Scotland’s first official long-distance route links Milngavie on the outskirts of Glasgow to Fort William, 154 km (96 miles) away. An internationally renowned route, it is listed by National Geographic as one of the top 10 trails in the world.

At a glance:

  • Length: 154Km (96 miles)
  • Passes through: Milngavie, Drymen, Balmaha, Rowardennan, Inversnaid, Inverarnan, Crianlarich, Tyndrum, Bridge of Orchy, Inveroran, Kingshouse/Glencoe, Kinlochleven and Fort William.
  • Connects with: The Three Lochs Way and Cowal Way by Waterbus at Inveruglas and Tarbet; John Muir Way at Carbeth and Gartness; The Great Trossachs Forest Path at Inversnaid; and National Cycle Network Route 7 at Gartness.

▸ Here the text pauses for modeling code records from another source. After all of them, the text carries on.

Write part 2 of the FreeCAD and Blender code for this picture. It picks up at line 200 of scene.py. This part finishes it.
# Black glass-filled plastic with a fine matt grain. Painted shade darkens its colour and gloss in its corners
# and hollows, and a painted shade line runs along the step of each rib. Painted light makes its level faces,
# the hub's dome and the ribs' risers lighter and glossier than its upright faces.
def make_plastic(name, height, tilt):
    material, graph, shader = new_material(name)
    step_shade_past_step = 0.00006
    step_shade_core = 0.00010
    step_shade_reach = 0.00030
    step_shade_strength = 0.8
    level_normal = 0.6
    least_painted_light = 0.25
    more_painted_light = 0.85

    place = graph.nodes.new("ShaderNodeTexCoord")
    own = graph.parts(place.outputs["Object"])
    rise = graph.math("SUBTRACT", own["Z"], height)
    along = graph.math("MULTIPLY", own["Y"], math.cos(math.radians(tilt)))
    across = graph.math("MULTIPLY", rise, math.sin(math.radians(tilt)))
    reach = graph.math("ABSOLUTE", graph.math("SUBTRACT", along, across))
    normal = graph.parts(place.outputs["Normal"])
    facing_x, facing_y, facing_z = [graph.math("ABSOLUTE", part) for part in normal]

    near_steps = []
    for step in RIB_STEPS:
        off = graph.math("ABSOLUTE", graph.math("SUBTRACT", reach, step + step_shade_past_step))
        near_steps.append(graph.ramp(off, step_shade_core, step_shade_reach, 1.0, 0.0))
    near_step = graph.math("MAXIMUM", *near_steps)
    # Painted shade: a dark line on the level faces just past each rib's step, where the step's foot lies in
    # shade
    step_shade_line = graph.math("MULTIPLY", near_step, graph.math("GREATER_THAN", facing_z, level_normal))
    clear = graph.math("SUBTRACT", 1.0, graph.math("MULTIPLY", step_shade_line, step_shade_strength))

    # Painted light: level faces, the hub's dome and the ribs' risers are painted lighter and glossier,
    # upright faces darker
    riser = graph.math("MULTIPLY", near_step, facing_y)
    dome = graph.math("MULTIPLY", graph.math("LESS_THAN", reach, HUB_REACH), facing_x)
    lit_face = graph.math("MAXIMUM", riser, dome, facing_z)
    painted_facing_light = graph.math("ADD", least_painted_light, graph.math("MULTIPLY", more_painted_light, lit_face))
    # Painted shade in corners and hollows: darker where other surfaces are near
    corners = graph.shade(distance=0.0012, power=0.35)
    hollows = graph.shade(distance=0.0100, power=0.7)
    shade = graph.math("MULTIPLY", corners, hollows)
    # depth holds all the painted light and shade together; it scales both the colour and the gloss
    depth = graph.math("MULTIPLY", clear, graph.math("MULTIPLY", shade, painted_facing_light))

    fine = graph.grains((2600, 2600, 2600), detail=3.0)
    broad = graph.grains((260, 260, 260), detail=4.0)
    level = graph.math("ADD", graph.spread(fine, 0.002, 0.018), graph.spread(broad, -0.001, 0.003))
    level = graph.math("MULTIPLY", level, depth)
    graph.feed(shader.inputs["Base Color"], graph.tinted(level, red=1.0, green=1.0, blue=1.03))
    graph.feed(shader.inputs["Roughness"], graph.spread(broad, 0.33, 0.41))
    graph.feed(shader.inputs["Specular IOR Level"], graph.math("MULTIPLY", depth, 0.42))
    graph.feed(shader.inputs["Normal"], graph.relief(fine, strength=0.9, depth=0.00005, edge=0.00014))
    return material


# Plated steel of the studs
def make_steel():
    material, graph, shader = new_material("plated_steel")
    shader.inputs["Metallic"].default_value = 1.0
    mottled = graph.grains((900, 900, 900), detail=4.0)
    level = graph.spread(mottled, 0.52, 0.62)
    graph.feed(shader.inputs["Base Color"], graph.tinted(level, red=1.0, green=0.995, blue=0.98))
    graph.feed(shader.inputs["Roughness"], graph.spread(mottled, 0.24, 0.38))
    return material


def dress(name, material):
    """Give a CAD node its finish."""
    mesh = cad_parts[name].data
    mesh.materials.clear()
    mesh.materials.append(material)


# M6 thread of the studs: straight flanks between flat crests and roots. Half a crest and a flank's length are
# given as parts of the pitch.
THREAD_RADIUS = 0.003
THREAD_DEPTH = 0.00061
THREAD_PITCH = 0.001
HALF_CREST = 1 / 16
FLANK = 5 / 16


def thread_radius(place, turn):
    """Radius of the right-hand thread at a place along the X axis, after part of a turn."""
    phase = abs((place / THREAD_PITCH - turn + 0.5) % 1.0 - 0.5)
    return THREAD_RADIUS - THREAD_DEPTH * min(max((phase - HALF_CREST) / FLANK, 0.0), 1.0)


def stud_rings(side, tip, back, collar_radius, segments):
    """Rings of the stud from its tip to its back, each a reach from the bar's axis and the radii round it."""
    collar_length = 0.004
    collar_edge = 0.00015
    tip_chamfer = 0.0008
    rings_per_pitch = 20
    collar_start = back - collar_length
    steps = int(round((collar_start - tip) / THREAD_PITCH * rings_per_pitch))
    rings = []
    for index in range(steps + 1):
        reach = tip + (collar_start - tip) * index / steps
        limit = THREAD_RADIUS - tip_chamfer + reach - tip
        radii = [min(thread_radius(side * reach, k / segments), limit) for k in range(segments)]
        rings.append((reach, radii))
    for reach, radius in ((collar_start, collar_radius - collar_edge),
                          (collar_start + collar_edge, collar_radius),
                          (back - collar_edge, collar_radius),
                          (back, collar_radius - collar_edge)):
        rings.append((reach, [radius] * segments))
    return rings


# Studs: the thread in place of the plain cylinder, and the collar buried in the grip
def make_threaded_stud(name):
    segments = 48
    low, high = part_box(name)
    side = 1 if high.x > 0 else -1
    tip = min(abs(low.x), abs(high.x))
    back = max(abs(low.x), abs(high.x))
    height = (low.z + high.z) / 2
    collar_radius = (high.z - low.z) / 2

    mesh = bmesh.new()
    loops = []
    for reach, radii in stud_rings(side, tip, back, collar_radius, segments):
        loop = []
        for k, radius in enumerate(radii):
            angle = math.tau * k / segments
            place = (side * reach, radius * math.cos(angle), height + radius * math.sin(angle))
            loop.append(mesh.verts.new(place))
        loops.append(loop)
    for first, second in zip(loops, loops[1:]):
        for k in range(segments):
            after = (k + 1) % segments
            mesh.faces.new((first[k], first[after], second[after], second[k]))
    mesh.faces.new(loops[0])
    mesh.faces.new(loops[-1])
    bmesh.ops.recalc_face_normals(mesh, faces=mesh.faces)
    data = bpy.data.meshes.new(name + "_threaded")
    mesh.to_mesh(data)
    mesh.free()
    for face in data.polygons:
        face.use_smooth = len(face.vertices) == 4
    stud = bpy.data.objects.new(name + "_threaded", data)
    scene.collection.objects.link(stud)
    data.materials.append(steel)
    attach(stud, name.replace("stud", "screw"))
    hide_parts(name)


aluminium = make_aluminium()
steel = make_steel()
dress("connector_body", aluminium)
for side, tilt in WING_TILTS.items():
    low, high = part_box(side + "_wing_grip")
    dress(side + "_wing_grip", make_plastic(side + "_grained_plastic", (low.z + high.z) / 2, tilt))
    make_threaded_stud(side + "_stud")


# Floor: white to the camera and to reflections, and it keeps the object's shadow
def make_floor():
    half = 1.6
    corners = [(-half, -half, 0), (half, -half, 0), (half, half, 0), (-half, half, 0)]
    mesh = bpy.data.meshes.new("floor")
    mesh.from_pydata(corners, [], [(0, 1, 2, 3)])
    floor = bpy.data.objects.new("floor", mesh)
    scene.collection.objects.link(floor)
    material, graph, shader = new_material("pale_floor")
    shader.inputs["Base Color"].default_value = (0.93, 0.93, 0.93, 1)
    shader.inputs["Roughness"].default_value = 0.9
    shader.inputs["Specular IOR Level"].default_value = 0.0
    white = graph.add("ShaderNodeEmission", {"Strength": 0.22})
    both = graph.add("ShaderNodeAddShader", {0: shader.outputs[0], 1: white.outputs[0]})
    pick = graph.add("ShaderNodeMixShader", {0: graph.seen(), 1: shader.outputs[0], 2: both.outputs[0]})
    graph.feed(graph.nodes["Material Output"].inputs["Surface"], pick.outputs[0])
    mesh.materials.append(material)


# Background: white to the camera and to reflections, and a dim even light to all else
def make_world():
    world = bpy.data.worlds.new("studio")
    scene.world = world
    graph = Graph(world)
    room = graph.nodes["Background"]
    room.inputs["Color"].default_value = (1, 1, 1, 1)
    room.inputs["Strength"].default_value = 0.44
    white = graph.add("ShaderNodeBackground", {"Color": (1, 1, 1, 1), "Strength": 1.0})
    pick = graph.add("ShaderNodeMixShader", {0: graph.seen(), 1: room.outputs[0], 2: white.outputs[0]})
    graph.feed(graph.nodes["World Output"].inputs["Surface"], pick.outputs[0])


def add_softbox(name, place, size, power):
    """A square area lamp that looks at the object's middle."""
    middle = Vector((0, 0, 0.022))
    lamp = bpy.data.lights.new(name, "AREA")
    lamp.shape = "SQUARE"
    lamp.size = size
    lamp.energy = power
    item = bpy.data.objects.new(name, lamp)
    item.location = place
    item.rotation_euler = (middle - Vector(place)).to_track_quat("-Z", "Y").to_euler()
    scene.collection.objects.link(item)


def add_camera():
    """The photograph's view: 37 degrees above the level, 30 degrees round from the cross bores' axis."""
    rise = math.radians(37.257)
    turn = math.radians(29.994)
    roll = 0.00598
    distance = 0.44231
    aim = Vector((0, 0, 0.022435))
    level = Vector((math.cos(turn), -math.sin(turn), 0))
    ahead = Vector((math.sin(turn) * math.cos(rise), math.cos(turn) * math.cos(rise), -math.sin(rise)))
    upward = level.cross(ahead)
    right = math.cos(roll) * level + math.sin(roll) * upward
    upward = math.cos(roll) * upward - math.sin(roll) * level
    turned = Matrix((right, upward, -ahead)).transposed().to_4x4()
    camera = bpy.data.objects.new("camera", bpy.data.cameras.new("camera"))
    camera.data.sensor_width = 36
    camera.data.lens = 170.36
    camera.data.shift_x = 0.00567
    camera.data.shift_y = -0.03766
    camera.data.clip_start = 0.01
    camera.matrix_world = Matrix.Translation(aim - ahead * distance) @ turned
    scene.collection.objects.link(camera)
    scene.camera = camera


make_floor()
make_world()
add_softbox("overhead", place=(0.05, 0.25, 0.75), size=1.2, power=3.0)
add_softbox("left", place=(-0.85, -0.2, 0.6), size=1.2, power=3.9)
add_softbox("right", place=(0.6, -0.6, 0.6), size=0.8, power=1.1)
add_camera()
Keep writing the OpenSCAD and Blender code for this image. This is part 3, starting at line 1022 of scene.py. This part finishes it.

The West Highland Way is a well-established (32 years) long distance route. It is a journey to remember and is listed as one of the world’s great trails by National Geographic. Experience changing scenery every 30 minutes with rivers, fields, nature reserves, hills, lochs and mountains.

Top Ten Highlights

  • Highland Boundary Fault Line at Conic Hill.
  • Access to Loch Lomond National Nature Reserve.
  • Ben Lomond, most southerly Munro.
  • Loch Lomond.
  • Ancient woodlands and flora and fauna.
  • Ben More, Beinn Dorian and more scenic glens.
  • Blackmount Mountain range.
  • Rannoch Moor, one of the last remaining wildernesses in Europe.Glencoe and Devils Staircase.
  • Fort William, Scotland’s outdoor capital.

The route starts at Milngavie and passes through Mugdock Country Park, follows the shores of Loch Lomond, passing Ben Lomond, through Glen Falloch and Strathfillan, crossing Rannoch Moor, past Buachaille Etive Mor to the head of Glencoe, climbing the Devil’s Staircase, descending to the Loch Leven before entering Lairigmor and Glen Nevis and finishes at Gordon Square in Fort William.